§ **WORK REQUIRED**: Your task is to reproduce word for word the lines running from the line containing "base_tub();" to the line containing "Vector(map(max, high, point))", inclusive. Nothing else belongs in the answer.

==== RECORDS FOR THIS EXERCISE

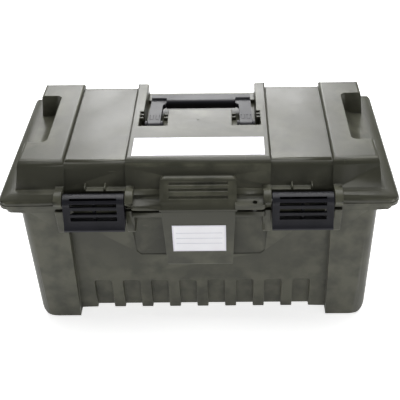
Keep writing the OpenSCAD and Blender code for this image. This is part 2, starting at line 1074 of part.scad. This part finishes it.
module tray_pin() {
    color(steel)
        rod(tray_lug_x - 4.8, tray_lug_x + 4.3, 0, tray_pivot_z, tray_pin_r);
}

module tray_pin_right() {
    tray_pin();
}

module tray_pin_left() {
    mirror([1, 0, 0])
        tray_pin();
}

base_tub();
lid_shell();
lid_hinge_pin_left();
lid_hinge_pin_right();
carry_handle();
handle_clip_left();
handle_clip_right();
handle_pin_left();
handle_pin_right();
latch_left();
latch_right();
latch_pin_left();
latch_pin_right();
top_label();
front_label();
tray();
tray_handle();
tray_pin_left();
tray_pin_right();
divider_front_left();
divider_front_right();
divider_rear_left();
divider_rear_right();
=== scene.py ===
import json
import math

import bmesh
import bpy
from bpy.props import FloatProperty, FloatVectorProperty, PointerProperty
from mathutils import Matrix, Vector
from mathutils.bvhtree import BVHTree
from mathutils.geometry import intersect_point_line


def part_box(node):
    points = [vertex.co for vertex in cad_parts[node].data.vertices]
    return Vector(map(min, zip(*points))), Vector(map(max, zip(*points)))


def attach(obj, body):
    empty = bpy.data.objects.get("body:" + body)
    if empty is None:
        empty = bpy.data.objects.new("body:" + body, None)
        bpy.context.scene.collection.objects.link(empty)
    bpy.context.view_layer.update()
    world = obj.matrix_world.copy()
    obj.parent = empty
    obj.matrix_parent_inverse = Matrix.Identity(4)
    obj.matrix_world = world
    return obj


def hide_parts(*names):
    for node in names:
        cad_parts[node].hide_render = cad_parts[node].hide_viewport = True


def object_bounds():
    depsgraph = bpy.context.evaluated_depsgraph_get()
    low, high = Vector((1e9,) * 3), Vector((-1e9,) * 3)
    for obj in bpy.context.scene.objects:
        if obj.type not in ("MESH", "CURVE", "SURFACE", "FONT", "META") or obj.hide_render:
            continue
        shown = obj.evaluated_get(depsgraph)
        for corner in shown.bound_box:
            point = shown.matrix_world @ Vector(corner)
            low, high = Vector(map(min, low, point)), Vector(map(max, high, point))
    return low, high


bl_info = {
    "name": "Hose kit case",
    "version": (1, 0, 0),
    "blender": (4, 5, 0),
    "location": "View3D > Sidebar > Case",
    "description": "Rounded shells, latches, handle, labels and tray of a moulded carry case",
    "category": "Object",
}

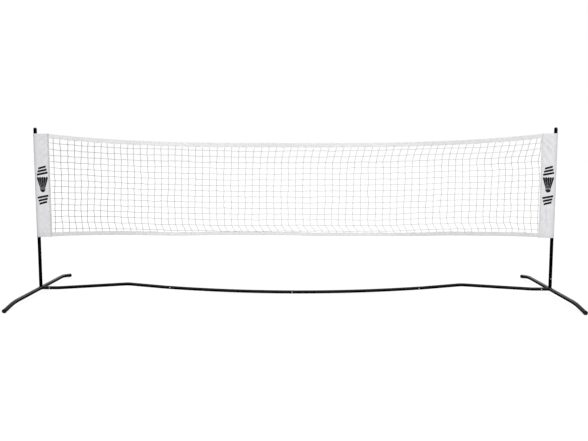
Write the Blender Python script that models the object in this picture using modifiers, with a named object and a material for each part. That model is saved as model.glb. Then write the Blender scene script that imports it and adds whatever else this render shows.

========

§ **WRITTEN SOLUTION**:
base_tub();
lid_shell();
lid_hinge_pin_left();
lid_hinge_pin_right();
carry_handle();
handle_clip_left();
handle_clip_right();
handle_pin_left();
handle_pin_right();
latch_left();
latch_right();
latch_pin_left();
latch_pin_right();
top_label();
front_label();
tray();
tray_handle();
tray_pin_left();
tray_pin_right();
divider_front_left();
divider_front_right();
divider_rear_left();
divider_rear_right();
=== scene.py ===
import json
import math

import bmesh
import bpy
from bpy.props import FloatProperty, FloatVectorProperty, PointerProperty
from mathutils import Matrix, Vector
from mathutils.bvhtree import BVHTree
from mathutils.geometry import intersect_point_line


def part_box(node):
    points = [vertex.co for vertex in cad_parts[node].data.vertices]
    return Vector(map(min, zip(*points))), Vector(map(max, zip(*points)))


def attach(obj, body):
    empty = bpy.data.objects.get("body:" + body)
    if empty is None:
        empty = bpy.data.objects.new("body:" + body, None)
        bpy.context.scene.collection.objects.link(empty)
    bpy.context.view_layer.update()
    world = obj.matrix_world.copy()
    obj.parent = empty
    obj.matrix_parent_inverse = Matrix.Identity(4)
    obj.matrix_world = world
    return obj


def hide_parts(*names):
    for node in names:
        cad_parts[node].hide_render = cad_parts[node].hide_viewport = True


def object_bounds():
    depsgraph = bpy.context.evaluated_depsgraph_get()
    low, high = Vector((1e9,) * 3), Vector((-1e9,) * 3)
    for obj in bpy.context.scene.objects:
        if obj.type not in ("MESH", "CURVE", "SURFACE", "FONT", "META") or obj.hide_render:
            continue
        shown = obj.evaluated_get(depsgraph)
        for corner in shown.bound_box:
            point = shown.matrix_world @ Vector(corner)
            low, high = Vector(map(min, low, point)), Vector(map(max, high, point))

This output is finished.